Há todavia novos Aquiles e Davides que se vão levantar, no soçobrar de desespero e no derradeiro fôlego da audácia, que vão derrubar adversários, garantir uma espécie de vitoria efémera, que enganando por instantes a fatalidade, cruzará o espaço das nossas incertezas com uma bandeira, uma causa, um motivo para excitação, entusiasmo e uma argúcia inesperada, sorrateira, exemplar.
Vai ser assim, todos vamos morrer defendendo o que nos é caro independentemente do quanto fomos ou não admirados e amados; todos vamos acabar, mesmo os mais manhosos, sozinhos, diante do espelho dos nossos abismos e das decisões que determinaram a nossa solidão.
Todos vamos morrer de pé, ou deitados, a segurar a bandeira do que considerámos decente e justo, do que acreditámos ser o melhor para os que vêm.
Esse canto longínquo que nos trouxe até aqui soará no nosso espírito como a voz da nossa mãe, de tudo o que nos deu colo, ninou e acolheu um dia, em cada um de nós acreditando.
Todos temos um Pátrocolo no coração, um Golias como alvo, sede de vingança, e uma anémona no peito clamando o mar morno onde e sempre, ainda julgamos, seremos felizes.
O amanhã liberto da brutalidade, dos pensamentos mórbidos, da inquietação doentia, da náusea; as facadas com que a vida nos afundou; de tudo isso ergueremos a cabeça nas águas infestadas de crocodilos.

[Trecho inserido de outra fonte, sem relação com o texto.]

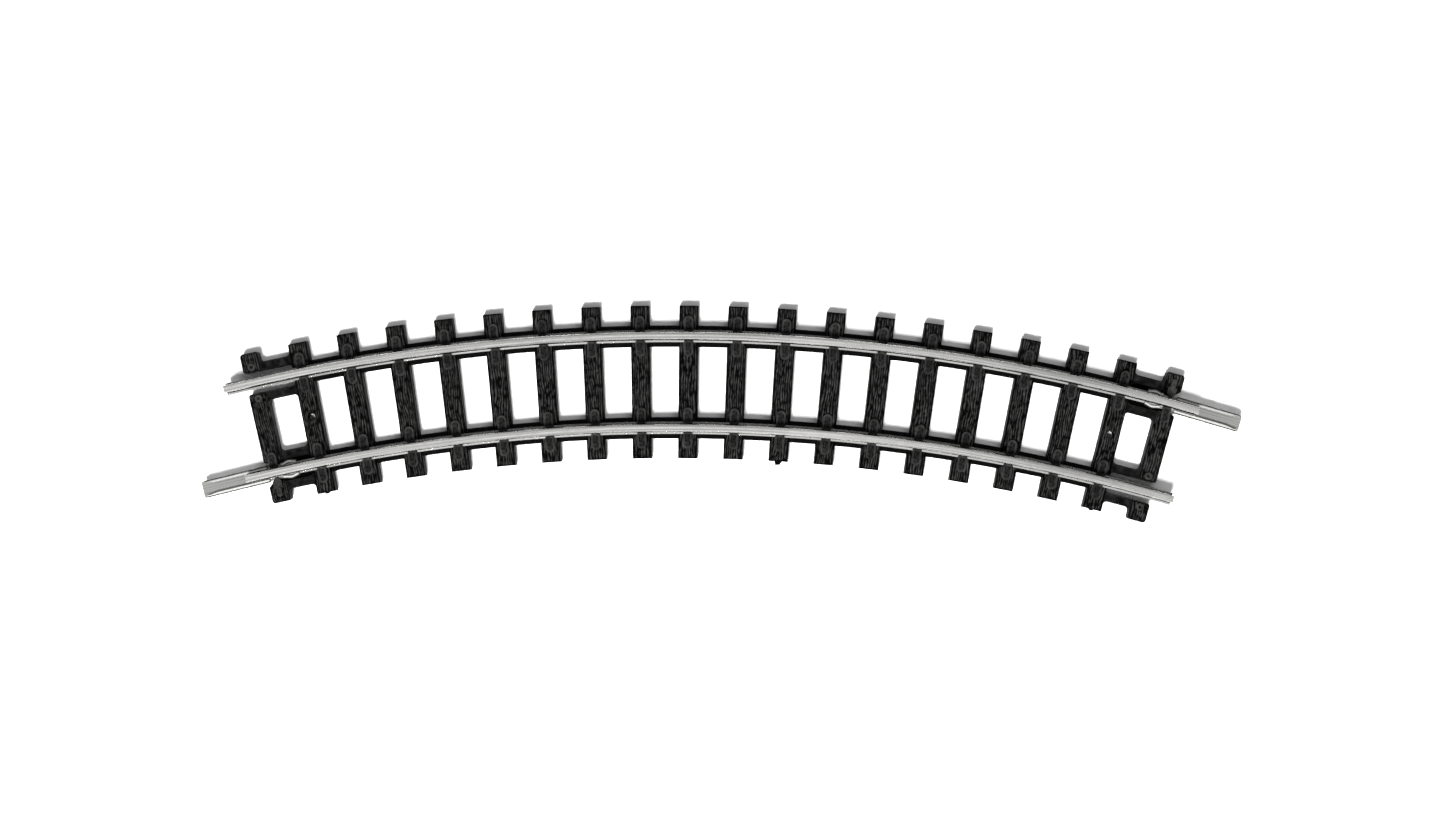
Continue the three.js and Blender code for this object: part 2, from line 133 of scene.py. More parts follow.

Assim: ri de medo, coloca o telemóvel entre os dentes e cruza o rio até à outra margem.
Depois disso, de correres até caíres de borco, de morderes o pó sem remédio; depois de te soergueres e seres esbofeteado por quem ainda te quer bem, bate à porta do teu novo amor.
Dessa que um dia se cruzou no teu destino, a tua paixão reluzente a quem ofereces, corado que nem um tomate, ideias, projectos, anedotas e entusiasmo pateta.
Diz-lhe então: olha, não consigo esquecer o teu sorriso, amo-te, vamos fazer um filho?